Required work ▸
The required output is a word-for-word copy of the lines from the line bearing "What FreeCAD Python" through the line bearing "the +Y side.", inclusive, and no other lines.

3D code data:
- - - - -

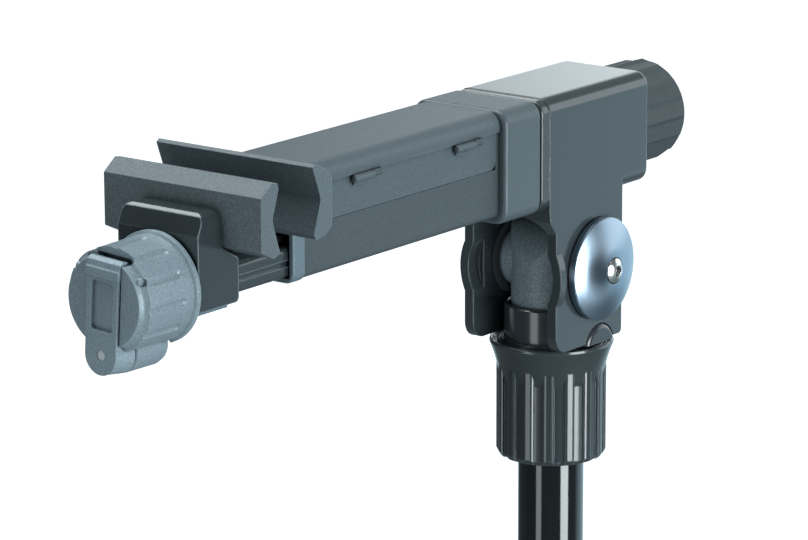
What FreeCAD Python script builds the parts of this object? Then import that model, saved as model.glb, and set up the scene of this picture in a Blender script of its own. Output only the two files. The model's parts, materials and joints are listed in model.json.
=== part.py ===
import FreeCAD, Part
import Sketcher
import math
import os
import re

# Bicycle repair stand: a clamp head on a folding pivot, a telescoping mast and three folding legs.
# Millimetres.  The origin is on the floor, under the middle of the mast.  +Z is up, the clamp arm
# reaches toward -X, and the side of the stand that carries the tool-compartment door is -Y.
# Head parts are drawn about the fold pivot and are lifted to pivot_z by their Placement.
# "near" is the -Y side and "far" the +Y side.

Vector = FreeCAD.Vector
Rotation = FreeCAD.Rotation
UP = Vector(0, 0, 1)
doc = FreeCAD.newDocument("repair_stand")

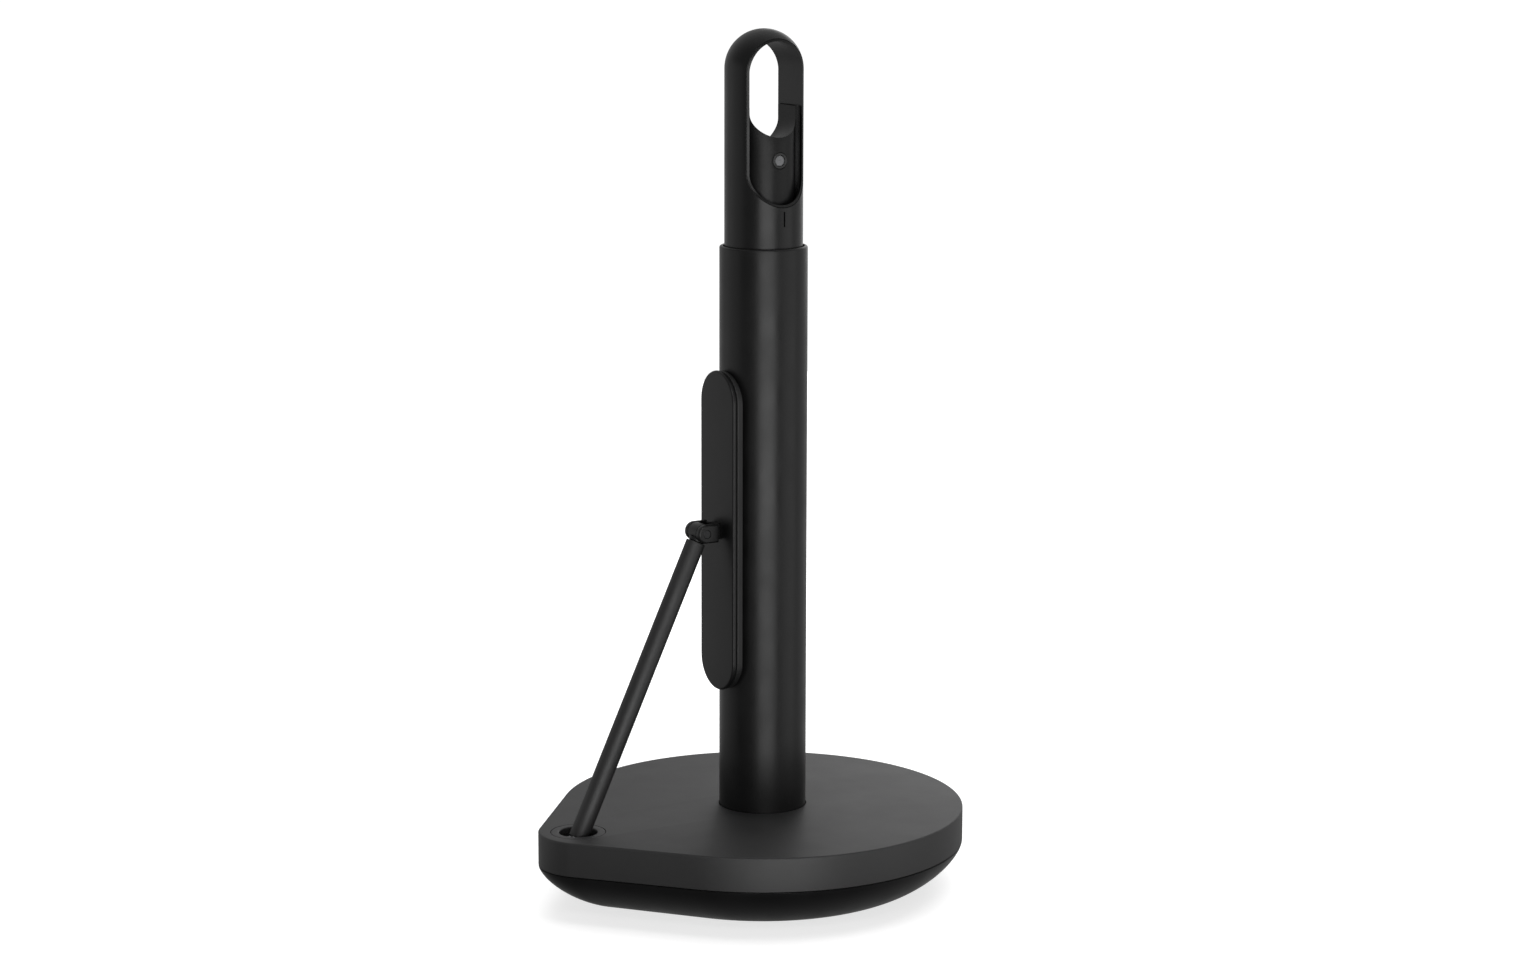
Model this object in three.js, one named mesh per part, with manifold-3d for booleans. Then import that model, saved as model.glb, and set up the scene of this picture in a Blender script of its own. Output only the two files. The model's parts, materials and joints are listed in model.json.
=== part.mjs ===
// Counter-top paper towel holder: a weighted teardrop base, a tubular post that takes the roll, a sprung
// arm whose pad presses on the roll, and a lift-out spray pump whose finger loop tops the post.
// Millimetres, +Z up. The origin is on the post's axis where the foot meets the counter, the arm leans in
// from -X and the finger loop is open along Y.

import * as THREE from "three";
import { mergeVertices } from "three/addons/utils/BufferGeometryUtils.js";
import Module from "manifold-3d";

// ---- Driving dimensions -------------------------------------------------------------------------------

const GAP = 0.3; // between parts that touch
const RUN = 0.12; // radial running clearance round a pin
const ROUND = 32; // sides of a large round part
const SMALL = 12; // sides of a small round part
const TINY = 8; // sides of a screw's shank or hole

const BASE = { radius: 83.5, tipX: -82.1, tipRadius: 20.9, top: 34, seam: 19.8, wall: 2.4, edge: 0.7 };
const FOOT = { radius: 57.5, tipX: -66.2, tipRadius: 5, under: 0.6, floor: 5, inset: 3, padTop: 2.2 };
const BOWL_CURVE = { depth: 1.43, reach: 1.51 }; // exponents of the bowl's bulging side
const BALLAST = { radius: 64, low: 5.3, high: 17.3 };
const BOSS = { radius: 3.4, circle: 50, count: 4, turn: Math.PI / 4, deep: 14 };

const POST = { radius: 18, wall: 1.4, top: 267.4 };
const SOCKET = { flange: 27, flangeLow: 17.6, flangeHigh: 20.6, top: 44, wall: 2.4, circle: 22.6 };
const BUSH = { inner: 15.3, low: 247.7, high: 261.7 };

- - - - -

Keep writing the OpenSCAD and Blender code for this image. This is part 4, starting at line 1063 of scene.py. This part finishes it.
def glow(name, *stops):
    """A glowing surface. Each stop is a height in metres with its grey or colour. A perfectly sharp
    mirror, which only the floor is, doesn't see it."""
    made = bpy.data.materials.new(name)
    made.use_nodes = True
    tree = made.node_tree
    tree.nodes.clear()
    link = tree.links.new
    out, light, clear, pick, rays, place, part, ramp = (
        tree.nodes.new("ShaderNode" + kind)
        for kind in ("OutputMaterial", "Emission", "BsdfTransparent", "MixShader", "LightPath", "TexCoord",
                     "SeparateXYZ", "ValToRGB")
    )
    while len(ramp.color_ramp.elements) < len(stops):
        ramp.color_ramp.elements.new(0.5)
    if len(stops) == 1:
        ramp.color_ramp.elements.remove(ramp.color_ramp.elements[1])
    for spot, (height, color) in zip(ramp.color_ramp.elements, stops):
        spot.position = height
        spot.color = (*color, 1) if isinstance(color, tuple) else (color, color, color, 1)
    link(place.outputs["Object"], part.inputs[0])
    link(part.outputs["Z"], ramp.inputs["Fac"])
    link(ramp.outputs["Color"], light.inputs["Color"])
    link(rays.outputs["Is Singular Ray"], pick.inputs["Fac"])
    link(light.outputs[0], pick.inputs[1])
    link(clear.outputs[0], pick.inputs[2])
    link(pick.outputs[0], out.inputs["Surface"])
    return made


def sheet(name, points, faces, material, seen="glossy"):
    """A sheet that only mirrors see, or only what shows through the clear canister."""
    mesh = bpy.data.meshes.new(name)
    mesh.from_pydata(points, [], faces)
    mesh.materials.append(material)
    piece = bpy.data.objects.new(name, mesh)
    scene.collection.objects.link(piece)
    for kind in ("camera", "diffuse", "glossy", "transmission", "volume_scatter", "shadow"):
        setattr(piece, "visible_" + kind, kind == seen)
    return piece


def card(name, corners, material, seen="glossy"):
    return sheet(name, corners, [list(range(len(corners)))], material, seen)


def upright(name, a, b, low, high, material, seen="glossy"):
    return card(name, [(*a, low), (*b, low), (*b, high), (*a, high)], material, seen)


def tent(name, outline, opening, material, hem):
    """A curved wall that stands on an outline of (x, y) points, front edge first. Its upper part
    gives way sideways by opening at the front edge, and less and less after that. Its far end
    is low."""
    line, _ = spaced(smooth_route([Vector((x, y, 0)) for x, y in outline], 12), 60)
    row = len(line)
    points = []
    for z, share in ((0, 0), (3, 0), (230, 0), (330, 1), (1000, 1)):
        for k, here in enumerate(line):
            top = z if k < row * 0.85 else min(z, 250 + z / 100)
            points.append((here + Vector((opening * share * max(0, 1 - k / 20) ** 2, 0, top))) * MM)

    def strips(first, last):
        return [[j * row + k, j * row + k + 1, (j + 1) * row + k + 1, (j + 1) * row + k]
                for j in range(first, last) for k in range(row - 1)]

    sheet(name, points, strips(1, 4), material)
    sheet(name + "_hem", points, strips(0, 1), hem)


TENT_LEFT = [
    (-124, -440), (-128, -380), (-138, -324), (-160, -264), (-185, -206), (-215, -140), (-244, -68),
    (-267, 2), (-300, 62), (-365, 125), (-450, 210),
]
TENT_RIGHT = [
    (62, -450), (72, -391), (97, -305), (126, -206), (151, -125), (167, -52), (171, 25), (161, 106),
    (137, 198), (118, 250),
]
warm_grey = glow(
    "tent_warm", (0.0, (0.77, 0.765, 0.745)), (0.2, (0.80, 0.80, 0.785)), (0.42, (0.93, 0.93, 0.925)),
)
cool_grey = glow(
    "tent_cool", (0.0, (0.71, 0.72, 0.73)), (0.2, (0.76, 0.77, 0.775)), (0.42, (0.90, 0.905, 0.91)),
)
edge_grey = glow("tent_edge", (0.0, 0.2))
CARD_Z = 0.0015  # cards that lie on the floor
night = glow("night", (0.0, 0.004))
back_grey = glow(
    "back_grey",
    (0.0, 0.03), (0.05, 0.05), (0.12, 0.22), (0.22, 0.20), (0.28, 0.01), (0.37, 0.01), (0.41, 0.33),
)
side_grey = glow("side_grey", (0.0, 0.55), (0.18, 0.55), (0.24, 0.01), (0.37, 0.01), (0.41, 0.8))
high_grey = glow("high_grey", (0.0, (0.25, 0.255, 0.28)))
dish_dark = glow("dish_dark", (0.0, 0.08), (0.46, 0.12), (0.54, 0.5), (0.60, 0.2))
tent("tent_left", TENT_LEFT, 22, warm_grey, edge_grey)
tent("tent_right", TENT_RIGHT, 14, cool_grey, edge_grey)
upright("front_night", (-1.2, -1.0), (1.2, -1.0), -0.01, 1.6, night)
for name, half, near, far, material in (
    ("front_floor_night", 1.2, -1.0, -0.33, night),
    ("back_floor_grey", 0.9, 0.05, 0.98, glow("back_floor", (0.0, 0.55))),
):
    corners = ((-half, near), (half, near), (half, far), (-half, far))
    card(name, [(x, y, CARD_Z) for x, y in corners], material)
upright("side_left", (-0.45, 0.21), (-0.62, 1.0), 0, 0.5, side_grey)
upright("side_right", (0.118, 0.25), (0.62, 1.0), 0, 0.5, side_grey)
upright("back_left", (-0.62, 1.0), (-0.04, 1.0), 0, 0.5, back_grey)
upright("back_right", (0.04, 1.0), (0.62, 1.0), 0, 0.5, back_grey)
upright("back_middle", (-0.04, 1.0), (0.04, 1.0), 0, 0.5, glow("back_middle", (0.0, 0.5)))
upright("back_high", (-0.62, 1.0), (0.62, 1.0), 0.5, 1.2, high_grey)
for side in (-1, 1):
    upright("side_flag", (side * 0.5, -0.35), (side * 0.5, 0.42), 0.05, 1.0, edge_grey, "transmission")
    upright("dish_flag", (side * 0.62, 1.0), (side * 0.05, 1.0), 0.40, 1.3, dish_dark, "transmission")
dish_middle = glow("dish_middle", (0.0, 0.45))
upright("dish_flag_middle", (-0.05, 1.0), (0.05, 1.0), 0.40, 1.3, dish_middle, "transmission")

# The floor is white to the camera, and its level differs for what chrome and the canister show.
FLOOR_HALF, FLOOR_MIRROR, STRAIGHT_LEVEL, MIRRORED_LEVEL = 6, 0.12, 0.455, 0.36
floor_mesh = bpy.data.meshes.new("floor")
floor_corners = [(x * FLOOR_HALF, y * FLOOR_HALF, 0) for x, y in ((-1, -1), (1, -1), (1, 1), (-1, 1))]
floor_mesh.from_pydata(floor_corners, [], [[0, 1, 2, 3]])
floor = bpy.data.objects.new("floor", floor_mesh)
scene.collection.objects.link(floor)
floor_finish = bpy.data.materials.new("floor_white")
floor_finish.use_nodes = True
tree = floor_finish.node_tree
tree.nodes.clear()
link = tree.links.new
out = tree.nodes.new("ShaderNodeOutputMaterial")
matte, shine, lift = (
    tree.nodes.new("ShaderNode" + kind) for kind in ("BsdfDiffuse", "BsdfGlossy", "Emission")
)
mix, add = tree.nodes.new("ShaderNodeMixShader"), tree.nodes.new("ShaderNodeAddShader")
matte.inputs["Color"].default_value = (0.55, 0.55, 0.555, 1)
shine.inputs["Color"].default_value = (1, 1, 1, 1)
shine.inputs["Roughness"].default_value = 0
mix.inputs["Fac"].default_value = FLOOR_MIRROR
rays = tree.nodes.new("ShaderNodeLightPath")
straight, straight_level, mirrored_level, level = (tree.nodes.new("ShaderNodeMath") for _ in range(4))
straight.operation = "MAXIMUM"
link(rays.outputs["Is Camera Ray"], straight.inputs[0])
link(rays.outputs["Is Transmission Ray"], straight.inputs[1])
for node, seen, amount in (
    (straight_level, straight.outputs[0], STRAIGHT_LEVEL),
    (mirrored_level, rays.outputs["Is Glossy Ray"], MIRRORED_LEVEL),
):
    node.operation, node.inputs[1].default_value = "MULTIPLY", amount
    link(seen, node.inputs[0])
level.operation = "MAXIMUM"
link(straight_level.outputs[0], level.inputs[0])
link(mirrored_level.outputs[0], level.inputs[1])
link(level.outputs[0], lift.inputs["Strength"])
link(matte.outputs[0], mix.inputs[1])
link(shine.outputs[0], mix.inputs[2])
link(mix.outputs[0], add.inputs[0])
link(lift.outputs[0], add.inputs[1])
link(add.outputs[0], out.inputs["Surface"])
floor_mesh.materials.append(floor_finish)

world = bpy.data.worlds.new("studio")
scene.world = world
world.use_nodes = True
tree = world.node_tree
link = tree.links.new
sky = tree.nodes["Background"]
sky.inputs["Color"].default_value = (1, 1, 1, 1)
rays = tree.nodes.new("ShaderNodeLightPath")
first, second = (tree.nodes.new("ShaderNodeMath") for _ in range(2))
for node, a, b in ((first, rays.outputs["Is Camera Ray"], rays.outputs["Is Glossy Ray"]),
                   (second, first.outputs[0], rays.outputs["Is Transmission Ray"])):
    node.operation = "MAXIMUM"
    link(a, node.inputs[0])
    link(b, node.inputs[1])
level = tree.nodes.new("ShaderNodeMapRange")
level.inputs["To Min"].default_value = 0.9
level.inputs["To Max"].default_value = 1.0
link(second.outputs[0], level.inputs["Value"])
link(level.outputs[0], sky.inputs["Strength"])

- - - - -

Response ▸
What FreeCAD Python script builds the parts of this object? Then import that model, saved as model.glb, and set up the scene of this picture in a Blender script of its own. Output only the two files. The model's parts, materials and joints are listed in model.json.
=== part.py ===
import FreeCAD, Part
import Sketcher
import math
import os
import re

# Bicycle repair stand: a clamp head on a folding pivot, a telescoping mast and three folding legs.
# Millimetres.  The origin is on the floor, under the middle of the mast.  +Z is up, the clamp arm
# reaches toward -X, and the side of the stand that carries the tool-compartment door is -Y.
# Head parts are drawn about the fold pivot and are lifted to pivot_z by their Placement.
# "near" is the -Y side and "far" the +Y side.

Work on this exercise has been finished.